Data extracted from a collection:
------

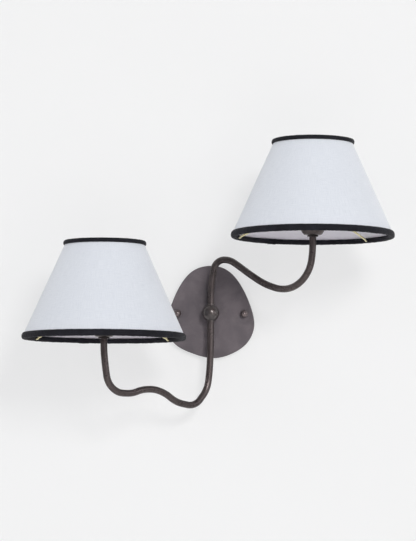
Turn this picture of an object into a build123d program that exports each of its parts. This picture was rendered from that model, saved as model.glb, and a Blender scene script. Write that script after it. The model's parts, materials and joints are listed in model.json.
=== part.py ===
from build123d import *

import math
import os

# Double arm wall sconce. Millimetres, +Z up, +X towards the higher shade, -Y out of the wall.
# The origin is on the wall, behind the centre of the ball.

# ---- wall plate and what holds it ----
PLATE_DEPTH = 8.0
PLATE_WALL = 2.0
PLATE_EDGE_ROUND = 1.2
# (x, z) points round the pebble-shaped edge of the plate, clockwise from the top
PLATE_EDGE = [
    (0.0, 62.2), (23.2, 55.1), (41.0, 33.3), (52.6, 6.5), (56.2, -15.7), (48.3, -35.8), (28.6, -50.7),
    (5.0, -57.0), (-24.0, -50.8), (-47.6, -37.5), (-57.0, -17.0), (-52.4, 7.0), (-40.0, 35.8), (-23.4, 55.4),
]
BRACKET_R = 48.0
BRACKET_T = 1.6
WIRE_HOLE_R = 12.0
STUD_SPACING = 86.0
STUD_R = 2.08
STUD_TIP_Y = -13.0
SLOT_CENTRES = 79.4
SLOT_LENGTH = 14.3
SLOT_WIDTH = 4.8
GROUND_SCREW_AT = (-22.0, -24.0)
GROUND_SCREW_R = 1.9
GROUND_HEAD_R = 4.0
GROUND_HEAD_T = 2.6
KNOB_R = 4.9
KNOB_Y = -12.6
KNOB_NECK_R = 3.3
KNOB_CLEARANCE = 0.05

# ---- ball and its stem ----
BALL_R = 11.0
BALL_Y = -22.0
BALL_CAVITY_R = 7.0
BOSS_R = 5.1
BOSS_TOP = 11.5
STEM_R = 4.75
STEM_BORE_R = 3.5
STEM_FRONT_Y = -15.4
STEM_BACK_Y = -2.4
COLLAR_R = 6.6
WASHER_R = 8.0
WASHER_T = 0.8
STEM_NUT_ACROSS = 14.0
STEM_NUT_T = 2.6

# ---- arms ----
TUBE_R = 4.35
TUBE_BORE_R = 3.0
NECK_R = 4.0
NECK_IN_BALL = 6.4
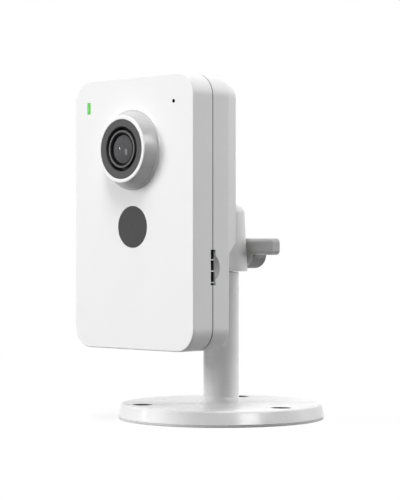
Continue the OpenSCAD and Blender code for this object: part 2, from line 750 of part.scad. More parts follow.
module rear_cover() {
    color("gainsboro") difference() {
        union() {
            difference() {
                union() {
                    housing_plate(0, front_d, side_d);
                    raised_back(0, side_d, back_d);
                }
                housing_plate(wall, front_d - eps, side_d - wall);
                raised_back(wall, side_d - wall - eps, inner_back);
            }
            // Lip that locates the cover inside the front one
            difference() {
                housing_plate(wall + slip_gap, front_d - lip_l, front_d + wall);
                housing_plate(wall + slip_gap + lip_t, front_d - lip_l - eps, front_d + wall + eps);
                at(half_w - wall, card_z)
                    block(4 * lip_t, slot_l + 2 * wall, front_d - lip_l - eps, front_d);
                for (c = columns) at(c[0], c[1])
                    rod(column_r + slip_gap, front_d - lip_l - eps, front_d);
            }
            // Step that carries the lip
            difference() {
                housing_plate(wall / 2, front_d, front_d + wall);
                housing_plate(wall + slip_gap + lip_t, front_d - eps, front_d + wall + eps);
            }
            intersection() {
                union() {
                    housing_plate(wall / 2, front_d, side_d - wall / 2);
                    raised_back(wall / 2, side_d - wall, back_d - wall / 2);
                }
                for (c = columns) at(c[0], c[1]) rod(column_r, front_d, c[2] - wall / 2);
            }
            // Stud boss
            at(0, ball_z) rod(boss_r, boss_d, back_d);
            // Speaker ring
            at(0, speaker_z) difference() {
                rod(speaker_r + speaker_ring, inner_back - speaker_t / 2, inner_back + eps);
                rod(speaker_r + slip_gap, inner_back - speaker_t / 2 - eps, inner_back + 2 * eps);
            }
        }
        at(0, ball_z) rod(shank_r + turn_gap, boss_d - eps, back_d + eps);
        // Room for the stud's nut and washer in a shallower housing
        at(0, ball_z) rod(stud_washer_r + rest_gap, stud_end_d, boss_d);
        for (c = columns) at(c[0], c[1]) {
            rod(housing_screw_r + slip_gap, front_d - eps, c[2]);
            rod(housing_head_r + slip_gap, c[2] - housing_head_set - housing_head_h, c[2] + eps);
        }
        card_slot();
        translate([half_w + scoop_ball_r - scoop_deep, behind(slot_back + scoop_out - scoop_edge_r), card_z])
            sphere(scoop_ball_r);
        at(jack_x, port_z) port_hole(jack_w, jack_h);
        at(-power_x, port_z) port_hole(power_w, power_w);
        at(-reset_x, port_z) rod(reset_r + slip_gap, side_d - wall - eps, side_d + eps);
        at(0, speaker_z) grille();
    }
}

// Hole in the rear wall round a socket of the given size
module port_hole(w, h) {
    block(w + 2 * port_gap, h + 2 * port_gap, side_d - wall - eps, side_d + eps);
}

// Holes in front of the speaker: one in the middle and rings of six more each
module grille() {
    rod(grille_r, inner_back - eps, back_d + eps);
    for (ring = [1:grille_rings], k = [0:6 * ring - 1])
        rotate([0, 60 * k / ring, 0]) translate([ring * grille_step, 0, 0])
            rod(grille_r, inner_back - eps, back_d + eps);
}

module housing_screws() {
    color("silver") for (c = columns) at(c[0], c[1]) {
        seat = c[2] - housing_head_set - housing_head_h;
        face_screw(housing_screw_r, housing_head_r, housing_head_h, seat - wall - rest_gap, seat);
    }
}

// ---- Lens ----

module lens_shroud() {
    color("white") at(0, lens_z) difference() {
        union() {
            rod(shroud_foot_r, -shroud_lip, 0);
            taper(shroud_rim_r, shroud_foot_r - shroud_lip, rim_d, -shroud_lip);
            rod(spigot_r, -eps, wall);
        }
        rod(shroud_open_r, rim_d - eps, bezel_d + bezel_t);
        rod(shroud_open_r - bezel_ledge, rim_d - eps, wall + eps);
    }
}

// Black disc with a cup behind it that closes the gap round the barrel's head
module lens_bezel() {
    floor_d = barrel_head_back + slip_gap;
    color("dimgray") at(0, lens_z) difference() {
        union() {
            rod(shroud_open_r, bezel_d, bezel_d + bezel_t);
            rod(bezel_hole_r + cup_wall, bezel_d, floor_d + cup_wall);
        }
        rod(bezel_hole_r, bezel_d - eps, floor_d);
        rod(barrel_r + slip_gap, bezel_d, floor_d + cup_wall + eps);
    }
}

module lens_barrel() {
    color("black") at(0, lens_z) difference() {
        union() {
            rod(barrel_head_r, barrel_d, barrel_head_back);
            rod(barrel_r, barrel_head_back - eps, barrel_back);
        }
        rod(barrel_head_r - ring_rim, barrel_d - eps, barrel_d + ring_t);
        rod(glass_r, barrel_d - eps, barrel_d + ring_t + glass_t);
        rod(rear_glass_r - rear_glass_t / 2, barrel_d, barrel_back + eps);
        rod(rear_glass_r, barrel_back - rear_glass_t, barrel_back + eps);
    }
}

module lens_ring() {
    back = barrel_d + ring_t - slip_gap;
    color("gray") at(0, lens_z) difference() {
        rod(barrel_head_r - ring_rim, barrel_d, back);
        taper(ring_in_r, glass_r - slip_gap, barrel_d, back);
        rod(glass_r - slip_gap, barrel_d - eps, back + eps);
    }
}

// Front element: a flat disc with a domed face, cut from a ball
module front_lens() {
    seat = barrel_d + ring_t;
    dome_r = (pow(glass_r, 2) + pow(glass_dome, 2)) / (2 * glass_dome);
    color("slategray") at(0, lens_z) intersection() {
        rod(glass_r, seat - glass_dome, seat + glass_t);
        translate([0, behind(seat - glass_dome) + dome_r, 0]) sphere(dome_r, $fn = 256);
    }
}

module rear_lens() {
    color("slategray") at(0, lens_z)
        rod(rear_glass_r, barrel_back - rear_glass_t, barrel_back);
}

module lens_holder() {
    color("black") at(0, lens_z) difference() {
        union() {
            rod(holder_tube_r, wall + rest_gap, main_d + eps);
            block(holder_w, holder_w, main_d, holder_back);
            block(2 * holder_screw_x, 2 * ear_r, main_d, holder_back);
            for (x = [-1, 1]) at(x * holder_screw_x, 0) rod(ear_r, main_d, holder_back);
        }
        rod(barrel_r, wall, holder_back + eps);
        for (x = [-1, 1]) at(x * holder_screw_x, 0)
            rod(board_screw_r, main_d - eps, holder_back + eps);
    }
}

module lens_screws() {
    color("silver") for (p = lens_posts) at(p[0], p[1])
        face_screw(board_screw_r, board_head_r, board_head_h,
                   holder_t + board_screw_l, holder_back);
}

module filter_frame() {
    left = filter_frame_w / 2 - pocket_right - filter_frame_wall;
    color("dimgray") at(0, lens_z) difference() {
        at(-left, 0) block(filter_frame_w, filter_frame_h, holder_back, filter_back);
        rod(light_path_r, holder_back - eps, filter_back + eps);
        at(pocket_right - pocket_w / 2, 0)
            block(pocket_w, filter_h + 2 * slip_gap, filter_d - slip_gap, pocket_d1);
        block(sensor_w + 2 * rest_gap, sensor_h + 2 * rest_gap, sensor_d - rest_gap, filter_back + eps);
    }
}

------

# REQUEST
Only the lines from the top of the data through the line that contains "from build123d import *" should be quoted, exactly as they stand.

# RESPONSE
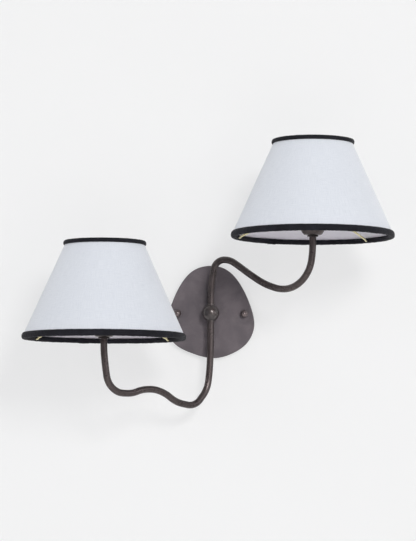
Turn this picture of an object into a build123d program that exports each of its parts. This picture was rendered from that model, saved as model.glb, and a Blender scene script. Write that script after it. The model's parts, materials and joints are listed in model.json.
=== part.py ===
from build123d import *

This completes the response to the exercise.